● Set exercise: Reproduce the lines from the one bearing "turned = Rot(0, -pitch, 0) * Rot(lean, 0, 0)" through the one bearing "in imported if", inclusive. Copy them exactly; include no other line.

********

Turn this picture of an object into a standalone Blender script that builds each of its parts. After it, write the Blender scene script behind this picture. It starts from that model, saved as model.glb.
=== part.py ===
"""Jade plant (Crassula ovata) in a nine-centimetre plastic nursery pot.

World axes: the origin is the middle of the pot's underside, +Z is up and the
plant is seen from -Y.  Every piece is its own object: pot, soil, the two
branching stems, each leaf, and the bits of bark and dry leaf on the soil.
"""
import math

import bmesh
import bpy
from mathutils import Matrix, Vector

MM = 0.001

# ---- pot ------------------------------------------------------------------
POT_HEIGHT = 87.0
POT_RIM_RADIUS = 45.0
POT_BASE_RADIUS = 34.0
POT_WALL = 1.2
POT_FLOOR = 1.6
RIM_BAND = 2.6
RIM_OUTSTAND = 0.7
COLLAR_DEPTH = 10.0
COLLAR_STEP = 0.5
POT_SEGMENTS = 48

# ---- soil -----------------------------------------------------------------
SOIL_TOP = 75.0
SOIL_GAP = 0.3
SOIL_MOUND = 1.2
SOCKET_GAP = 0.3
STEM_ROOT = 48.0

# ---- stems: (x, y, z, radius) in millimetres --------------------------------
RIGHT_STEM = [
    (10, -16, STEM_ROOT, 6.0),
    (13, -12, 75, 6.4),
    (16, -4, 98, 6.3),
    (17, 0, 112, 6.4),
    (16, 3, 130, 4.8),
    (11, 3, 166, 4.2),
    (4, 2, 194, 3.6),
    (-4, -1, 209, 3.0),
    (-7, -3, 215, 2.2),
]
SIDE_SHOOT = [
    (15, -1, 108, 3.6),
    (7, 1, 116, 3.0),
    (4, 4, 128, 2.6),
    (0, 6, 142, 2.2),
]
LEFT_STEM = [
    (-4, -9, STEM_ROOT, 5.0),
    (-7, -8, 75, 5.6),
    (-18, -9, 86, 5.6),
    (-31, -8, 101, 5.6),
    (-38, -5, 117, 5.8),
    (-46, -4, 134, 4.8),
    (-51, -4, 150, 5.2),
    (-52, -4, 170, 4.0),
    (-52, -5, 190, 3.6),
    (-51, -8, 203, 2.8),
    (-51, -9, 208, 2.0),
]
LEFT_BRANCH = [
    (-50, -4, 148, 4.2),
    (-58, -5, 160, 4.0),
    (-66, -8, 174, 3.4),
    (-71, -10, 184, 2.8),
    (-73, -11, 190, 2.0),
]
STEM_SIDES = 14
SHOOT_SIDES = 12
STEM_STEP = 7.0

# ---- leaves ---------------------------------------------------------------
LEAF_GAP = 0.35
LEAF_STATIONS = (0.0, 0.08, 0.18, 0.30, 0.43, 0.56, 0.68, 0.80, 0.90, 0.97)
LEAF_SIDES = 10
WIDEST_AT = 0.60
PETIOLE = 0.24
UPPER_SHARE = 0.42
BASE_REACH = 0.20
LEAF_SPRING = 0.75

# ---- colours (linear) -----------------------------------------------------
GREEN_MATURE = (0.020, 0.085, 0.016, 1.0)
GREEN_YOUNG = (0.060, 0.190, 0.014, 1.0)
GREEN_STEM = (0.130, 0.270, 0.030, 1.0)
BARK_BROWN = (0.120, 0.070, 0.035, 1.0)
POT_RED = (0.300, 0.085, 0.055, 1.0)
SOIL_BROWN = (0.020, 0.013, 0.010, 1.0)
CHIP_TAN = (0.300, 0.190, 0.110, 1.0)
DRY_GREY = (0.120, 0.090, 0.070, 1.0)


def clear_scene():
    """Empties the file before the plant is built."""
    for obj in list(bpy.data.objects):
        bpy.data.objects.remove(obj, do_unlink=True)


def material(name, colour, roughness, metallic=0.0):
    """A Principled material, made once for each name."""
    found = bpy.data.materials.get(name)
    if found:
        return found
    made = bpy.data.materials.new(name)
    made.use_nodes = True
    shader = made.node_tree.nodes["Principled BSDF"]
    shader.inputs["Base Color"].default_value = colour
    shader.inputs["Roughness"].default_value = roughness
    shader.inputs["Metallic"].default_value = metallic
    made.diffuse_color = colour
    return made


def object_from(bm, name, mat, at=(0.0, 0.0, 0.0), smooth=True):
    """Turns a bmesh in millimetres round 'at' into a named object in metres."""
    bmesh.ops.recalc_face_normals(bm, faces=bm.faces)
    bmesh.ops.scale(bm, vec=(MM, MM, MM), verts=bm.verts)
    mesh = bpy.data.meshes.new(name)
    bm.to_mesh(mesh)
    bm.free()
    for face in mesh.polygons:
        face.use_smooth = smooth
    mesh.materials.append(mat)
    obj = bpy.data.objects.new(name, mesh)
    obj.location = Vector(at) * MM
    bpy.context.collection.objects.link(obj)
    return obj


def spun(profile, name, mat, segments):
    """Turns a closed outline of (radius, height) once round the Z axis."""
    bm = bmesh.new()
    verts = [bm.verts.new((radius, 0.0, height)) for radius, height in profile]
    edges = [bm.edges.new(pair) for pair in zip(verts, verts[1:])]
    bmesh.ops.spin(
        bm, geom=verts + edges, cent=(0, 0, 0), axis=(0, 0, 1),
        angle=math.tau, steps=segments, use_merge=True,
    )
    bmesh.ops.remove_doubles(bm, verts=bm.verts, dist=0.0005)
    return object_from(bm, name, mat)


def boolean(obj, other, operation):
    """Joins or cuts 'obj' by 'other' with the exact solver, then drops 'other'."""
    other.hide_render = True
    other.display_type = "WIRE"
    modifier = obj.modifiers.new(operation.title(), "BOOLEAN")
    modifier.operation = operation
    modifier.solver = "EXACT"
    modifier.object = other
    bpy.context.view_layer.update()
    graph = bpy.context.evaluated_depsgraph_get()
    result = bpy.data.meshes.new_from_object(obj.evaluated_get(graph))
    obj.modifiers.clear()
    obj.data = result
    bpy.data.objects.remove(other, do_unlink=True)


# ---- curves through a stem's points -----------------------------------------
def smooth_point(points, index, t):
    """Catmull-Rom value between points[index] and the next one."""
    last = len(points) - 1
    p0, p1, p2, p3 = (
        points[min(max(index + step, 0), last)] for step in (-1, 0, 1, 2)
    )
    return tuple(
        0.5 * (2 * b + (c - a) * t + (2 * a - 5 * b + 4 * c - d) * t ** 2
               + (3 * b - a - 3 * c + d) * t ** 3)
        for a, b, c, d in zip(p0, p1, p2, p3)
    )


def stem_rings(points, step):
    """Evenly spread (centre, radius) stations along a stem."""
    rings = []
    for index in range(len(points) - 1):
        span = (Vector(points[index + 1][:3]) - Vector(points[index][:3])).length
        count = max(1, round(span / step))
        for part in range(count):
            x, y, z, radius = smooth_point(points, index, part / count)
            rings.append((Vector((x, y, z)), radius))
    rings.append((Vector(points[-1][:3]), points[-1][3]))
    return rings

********

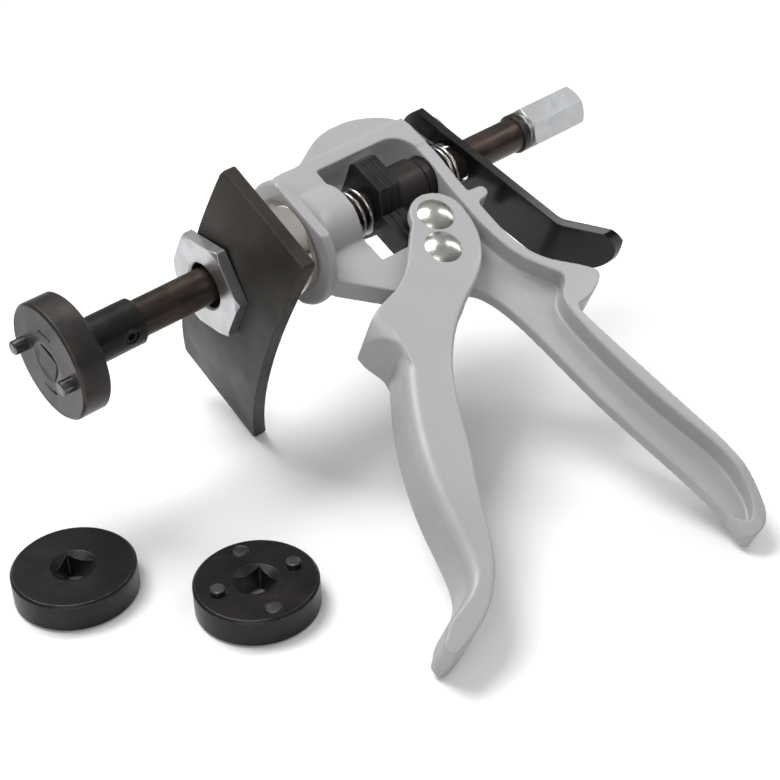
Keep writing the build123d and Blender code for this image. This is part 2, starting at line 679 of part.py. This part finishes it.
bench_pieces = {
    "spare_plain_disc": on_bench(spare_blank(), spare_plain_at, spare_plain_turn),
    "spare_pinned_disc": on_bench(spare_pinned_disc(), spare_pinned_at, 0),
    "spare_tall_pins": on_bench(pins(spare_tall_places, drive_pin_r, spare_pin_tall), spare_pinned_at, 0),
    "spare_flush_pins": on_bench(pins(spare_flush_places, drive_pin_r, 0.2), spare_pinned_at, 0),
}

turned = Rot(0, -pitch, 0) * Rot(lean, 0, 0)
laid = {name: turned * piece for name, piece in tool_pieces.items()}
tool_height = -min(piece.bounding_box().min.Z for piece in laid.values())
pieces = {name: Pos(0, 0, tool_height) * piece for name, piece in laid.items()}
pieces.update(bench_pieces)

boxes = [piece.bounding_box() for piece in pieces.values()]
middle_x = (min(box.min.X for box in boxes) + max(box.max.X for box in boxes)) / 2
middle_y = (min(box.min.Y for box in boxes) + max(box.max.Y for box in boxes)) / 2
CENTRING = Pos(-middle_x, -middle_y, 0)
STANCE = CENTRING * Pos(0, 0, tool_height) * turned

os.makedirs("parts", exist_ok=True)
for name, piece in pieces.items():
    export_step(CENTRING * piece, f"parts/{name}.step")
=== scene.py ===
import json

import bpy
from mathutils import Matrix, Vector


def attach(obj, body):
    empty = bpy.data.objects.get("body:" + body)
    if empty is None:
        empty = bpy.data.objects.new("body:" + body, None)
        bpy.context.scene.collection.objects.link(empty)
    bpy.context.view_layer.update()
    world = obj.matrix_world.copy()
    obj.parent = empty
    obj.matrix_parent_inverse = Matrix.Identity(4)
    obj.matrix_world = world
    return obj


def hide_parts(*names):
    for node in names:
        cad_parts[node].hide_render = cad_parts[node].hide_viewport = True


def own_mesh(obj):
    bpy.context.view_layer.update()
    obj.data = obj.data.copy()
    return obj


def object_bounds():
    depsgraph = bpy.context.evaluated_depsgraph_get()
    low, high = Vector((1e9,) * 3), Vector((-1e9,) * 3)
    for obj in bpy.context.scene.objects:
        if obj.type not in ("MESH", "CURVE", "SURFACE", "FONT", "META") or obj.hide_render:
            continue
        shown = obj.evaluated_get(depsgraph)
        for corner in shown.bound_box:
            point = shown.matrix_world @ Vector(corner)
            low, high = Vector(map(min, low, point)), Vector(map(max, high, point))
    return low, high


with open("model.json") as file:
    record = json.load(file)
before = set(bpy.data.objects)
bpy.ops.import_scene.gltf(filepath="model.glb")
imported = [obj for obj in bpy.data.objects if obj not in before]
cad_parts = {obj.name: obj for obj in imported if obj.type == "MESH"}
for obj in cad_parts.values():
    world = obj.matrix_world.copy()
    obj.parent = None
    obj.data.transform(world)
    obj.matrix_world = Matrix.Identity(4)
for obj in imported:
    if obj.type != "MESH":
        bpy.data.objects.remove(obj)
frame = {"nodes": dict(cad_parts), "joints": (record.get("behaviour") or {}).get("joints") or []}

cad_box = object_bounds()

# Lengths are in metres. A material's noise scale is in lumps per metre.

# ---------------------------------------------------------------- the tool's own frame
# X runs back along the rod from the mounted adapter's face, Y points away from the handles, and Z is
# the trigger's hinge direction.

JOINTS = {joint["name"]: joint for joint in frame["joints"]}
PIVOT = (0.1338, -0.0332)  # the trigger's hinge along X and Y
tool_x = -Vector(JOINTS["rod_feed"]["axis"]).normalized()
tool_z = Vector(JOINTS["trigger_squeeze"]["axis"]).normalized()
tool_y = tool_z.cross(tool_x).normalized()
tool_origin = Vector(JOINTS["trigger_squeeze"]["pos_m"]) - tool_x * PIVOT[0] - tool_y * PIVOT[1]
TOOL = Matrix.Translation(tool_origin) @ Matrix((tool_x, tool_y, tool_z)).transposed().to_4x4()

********

● Exercise solution:
turned = Rot(0, -pitch, 0) * Rot(lean, 0, 0)
laid = {name: turned * piece for name, piece in tool_pieces.items()}
tool_height = -min(piece.bounding_box().min.Z for piece in laid.values())
pieces = {name: Pos(0, 0, tool_height) * piece for name, piece in laid.items()}
pieces.update(bench_pieces)

boxes = [piece.bounding_box() for piece in pieces.values()]
middle_x = (min(box.min.X for box in boxes) + max(box.max.X for box in boxes)) / 2
middle_y = (min(box.min.Y for box in boxes) + max(box.max.Y for box in boxes)) / 2
CENTRING = Pos(-middle_x, -middle_y, 0)
STANCE = CENTRING * Pos(0, 0, tool_height) * turned

os.makedirs("parts", exist_ok=True)
for name, piece in pieces.items():
    export_step(CENTRING * piece, f"parts/{name}.step")
=== scene.py ===
import json

import bpy
from mathutils import Matrix, Vector


def attach(obj, body):
    empty = bpy.data.objects.get("body:" + body)
    if empty is None:
        empty = bpy.data.objects.new("body:" + body, None)
        bpy.context.scene.collection.objects.link(empty)
    bpy.context.view_layer.update()
    world = obj.matrix_world.copy()
    obj.parent = empty
    obj.matrix_parent_inverse = Matrix.Identity(4)
    obj.matrix_world = world
    return obj


def hide_parts(*names):
    for node in names:
        cad_parts[node].hide_render = cad_parts[node].hide_viewport = True


def own_mesh(obj):
    bpy.context.view_layer.update()
    obj.data = obj.data.copy()
    return obj


def object_bounds():
    depsgraph = bpy.context.evaluated_depsgraph_get()
    low, high = Vector((1e9,) * 3), Vector((-1e9,) * 3)
    for obj in bpy.context.scene.objects:
        if obj.type not in ("MESH", "CURVE", "SURFACE", "FONT", "META") or obj.hide_render:
            continue
        shown = obj.evaluated_get(depsgraph)
        for corner in shown.bound_box:
            point = shown.matrix_world @ Vector(corner)
            low, high = Vector(map(min, low, point)), Vector(map(max, high, point))
    return low, high


with open("model.json") as file:
    record = json.load(file)
before = set(bpy.data.objects)
bpy.ops.import_scene.gltf(filepath="model.glb")
imported = [obj for obj in bpy.data.objects if obj not in before]
cad_parts = {obj.name: obj for obj in imported if obj.type == "MESH"}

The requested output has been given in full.